We consider that there are two important considerations in assessing whether demand forecasts are arrived at on a reasonable basis and whether they represent the best forecasts possible in the circumstances.[7] These are:

§  the appropriateness of the forecast methodology – this involves consideration of how the demand forecast has been developed and whether or not relevant factors have been taken into account.

§  the application of the forecasting methodology – this involves consideration of the accuracy of data and assumptions on each of the input parameters.

To determine whether JGN's proposed demand forecasts are arrived at on a reasonable basis and are the best possible forecasts in the circumstances, we reviewed the data used to implement the forecasting methodology.

We engaged Deloitte Access Economics to advise on JGN's demand forecasts and to assist us develop alternative demand forecasts where we were not satisfied that forecasts comply with the requirements of the NGR.

In making its draft decision, we relied on:

§  information provided by JGN as part of its proposed access arrangement; specifically, JGN's consultant report on demand forecasts, demand forecast spreadsheets, access arrangement information and responses to the regulatory information notice (RIN)

§  additional information provided by JGN in response to our information requests

§  two reports provided by Deloitte Access Economics[8]

§  Core Energy's response to the Deloitte Access Economics report[9].

13.3.1  Interrelationships

In order to estimate the connections capex, the gross connections forecast developed in the demand forecasts is set equal to the volume of new connections. We have a different view to JGN on gross connections. This results from differences regarding the method and assumptions used in arriving at forecast gross connections. Consequently, we have used our estimate of gross connections for arriving at our alternative capex allowance for connections (see attachment 6, section 6.4.2).

The estimate of unaccounted for gas (UAG) expenditure, included in opex, is calculated as consumption multiplied by the UAG rate multiplied by the gas price. As UAG expenditure is dependent on the consumption forecasts, it will scale in accordance with adjustments to consumption.

The number of connections and the gas demand (throughput) are variables used to determine the change in outputs. This is an element of the rate of change which is applied to the base opex.
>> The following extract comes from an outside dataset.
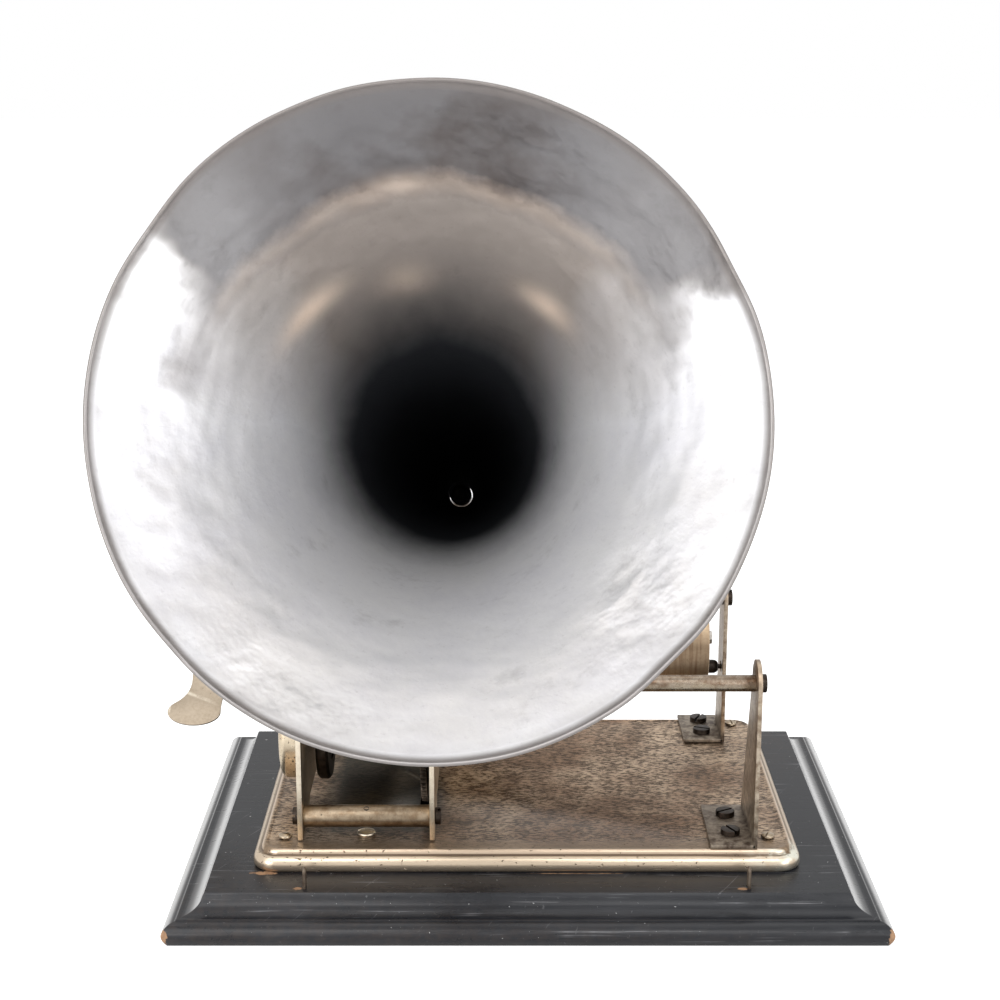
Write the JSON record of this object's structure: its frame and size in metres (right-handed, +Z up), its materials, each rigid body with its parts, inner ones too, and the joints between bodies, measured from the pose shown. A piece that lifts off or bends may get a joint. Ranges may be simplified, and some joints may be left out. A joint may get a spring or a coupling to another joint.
{
  "type": "cylinder phonograph",
  "caption": "Key-wound cylinder phonograph on a moulded wooden base, with an open spring motor, tapered mandrel, feed screw, lifting carriage and a flared metal horn.",
  "frame": {"origin": "middle of the wooden base's underside", "axes": "+X along the mandrel to the right, -Y towards the listener in front of the horn, +Z up"},
  "size_m": [0.2826, 0.4479, 0.3171],
  "materials": {
    "black_wood": "satin black paint on wood, scratched",
    "bed_nickel": "tarnished nickel plate, stippled with rust",
    "nickel": "tarnished nickel plate",
    "pale_nickel": "pale warm nickel plate",
    "steel": "bright steel",
    "black_steel": "dark browned steel",
    "brass": "dull cut brass",
    "mica": "clear mica",
    "rubber": "matt",
    "horn_aluminium": "brushed, dented, cloudy"
  },
  "bodies": {
    "root": {"wooden_base": "black_wood", "bedplate": "bed_nickel", "bed_screw_1": "nickel", "bed_screw_2": "nickel", "bed_screw_3": "nickel", "bed_screw_4": "nickel", "lid_eye_left": "nickel", "lid_eye_right": "nickel", "front_bracket": "nickel", "rear_bracket": "nickel", "bracket_screw_1": "black_steel", "bracket_screw_2": "black_steel", "bracket_screw_3": "black_steel", "bracket_screw_4": "black_steel", "front_rod": "nickel", "rear_rod": "nickel", "rod_screw_front": "black_steel", "rod_screw_rear": "black_steel", "motor_plate_left": "nickel", "motor_plate_right": "nickel", "front_pillar": "nickel", "pillar_screw_left": "black_steel", "pillar_screw_right": "black_steel", "rear_pillar": "nickel", "top_pillar": "nickel", "arbor_cover": "pale_nickel", "idler_stud": "steel"},
    "winding": {"winding_arbor": "steel", "ratchet_wheel": "steel", "winding_key": "pale_nickel"},
    "click": {"click_pawl": "black_steel"},
    "barrel": {"spring_barrel": "brass", "great_wheel": "brass", "mainspring": "steel"},
    "second": {"second_arbor": "steel", "second_wheel": "black_steel", "brake_disc": "black_steel"},
    "drum": {"mandrel_shaft": "steel", "mandrel": "nickel", "mandrel_wheel": "brass", "mandrel_feed_gear": "brass"},
    "governor": {"governor_spindle": "steel", "governor_disc": "steel", "governor_arm_1": "brass", "governor_arm_2": "brass", "governor_arm_3": "brass"},
    "idler": {"feed_idler": "brass"},
    "feed": {"feed_screw": "black_steel", "feed_screw_gear": "brass"},
    "brake": {"brake_lever": "nickel"},
    "carriage": {"carriage_sleeve": "nickel"},
    "lift": {"carriage_arm": "nickel", "half_nut": "brass", "reproducer_body": "nickel", "retaining_ring": "brass", "diaphragm": "mica", "diaphragm_gasket": "rubber", "stylus_lever": "steel"},
    "horn": {"horn_elbow": "horn_aluminium", "horn": "horn_aluminium"}
  },
  "joints": [
    {"name": "mandrel_spin", "type": "hinge", "parent": "root", "child": "drum", "pos_m": [0, 0.002, 0.0864], "axis": [1, 0, 0], "continuous": true},
    {"name": "second_spin", "type": "hinge", "parent": "root", "child": "second", "pos_m": [0, -0.008, 0.053], "axis": [1, 0, 0], "continuous": true},
    {"name": "barrel_spin", "type": "hinge", "parent": "root", "child": "barrel", "pos_m": [0, 0.03, 0.0648], "axis": [1, 0, 0], "continuous": true},
    {"name": "governor_spin", "type": "hinge", "parent": "root", "child": "governor", "pos_m": [0, -0.0221, 0.0864], "axis": [1, 0, 0], "continuous": true},
    {"name": "idler_spin", "type": "hinge", "parent": "root", "child": "idler", "pos_m": [0, 0.02404, 0.07029], "axis": [1, 0, 0], "continuous": true},
    {"name": "feed_spin", "type": "hinge", "parent": "root", "child": "feed", "pos_m": [0, 0.056, 0.0553], "axis": [1, 0, 0], "continuous": true},
    {"name": "key_wind", "type": "hinge", "parent": "root", "child": "winding", "pos_m": [0, 0.03, 0.0648], "axis": [1, 0, 0], "continuous": true},
    {"name": "click_swing", "type": "hinge", "parent": "root", "child": "click", "pos_m": [-0.09, 0.046, 0.078], "axis": [-1, 0, 0], "range_deg": [0, 15]},
    {"name": "brake_release", "type": "hinge", "parent": "root", "child": "brake", "pos_m": [-0.0806, -0.036, 0.084], "axis": [-1, 0, 0], "range_deg": [0, 12]},
    {"name": "carriage_slide", "type": "slide", "parent": "root", "child": "carriage", "axis": [1, 0, 0], "range_m": [0, 0.088]},
    {"name": "carriage_lift", "type": "hinge", "parent": "carriage", "child": "lift", "pos_m": [-0.0255, 0.05675, 0.0864], "axis": [-1, 0, 0], "range_deg": [0, 40]},
    {"name": "horn_swivel", "type": "hinge", "parent": "lift", "child": "horn", "pos_m": [-0.0255, 0.006, 0.1361], "axis": [0, 0, 1], "range_deg": [-25, 25]}
  ],
  "couplings": [
    {"joint": "second_spin", "follows": "mandrel_spin", "ratio": -0.16},
    {"joint": "barrel_spin", "follows": "mandrel_spin", "ratio": 0.043077},
    {"joint": "governor_spin", "follows": "mandrel_spin", "ratio": -5},
    {"joint": "idler_spin", "follows": "mandrel_spin", "ratio": -0.41667},
    {"joint": "feed_spin", "follows": "mandrel_spin", "ratio": 0.5}
  ]
}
Tariff prices depend on estimates of per customer consumption and the number of connections. Changes in these forecasts will translate into changed tariff prices. In simple terms, tariff prices are determined by cost divided by quantity, such that an increase in forecast quantity has the effect of reducing the tariff price.

13.4  Reasons for draft decision

We do not approve the proposed demand forecasts. We are not satisfied that elements of JGN's forecasting methodology, some of the assumptions applied, and some of the data used, are arrived at on a reasonable basis and represent the best estimate possible in the circumstances.[10] We consider that that the modelling results are consequently not the best estimates in the circumstances. A summary of our reasons is below.

In particular, in forecasting demand Core Energy:

§  Did not include a variable to capture future economic activity, for example, GSP or SFD in its forecasts. As discussed below, economic activity is expected to increase over the next access arrangement compared with the current access arrangement. As a result, the absence of such a variable in Core Energy's forecasts means they are likely to under estimate per customer consumption. On the basis of Deloitte's advice, we have included GSP or SFD in our per customer consumption forecasts for tariff V residential and I&C customers. Deloitte estimated "own price elasticity" within the model.[11] This resulted in different own price elasticities (the sensitivity of gas consumption per customer to changes in the gas price) being applied to tariff V residential and I&C per customer consumption forecasts compared to those applied by Core Energy.

§  Calculated a trend in per customer consumption over 2002 to 2013, which was then applied to forecast tariff V small business per customer consumption. As we consider there has been a structural change since 2008 in small business per customer consumption use, we have estimated the trend using 2008 to 2013 data.

§  Applied a cross price elasticity (the sensitivity of gas consumption per customer to changes in electricity prices) of 0.1. On the basis of advice from Deloitte, we have reduced this to 0.05.[12]

§  Included the carbon price in its forecasts. We have removed the carbon price given the repeal of the carbon tax.

In forecasting connections:

§  we were not satisfied that Core Energy's assumption that 48 per cent of new dwellings are new estate connections and 52 per cent are medium/high density connections was arrived at on a reasonable basis. Based on historical HIA data, we consider that a 44 and 56 per cent allocation respectively for new estate and medium/high density connections produces a better estimate in the circumstances.

§  we consider that Core Energy's forecast of business connections results in an overstated number of connections. This is due to the inclusion of data from 2003 to 2007 in estimating the historical trend which is projected forward. As discussed in greater detail below, we consider that this data should be excluded due to a structural break in the series in 2008, where there was a significant step change in the number of connections. We consider that a trend calculated using 2008 to 2013 data produces the best estimate in the circumstances.

§  we consider that Core Energy's forecast of the number of residential disconnections are overstated. This is due to the inclusion of 2002 to 2010 data in estimating the historical trend in the disconnection rate. In contrast to the 2002 to 2010 period, for the three years, 2011 to 2013, the number of disconnections has been stable. Therefore, we are not satisfied that using an increasing trend over this period is appropriate. Rather, we consider that 2011-13 data provides a more reasonable basis for forecasting disconnections than the trend over the 2002-13 period.

As a result, we consider that JGN's proposed demand forecasts are not arrived at on a reasonable basis and do not represent the best forecasts possible in the circumstances. The reasons for our decision are discussed in greater detail below.

13.4.1  Minimum, maximum and average demand

Under the NGR, JGN's access arrangement information must include minimum, maximum and average demand for the earlier access arrangement.[13] We consider that the information contained within the AAI satisfies the requirement of r. 72(1)(a)(iii)(A) of the NGR.[14] We also consider that the total customer numbers as shown in the access arrangement information and the breakdown by tariff class as shown in the RIN pro forma satisfy the requirement of r. 72(1)(a)(iii)(B) of the NGR.[15]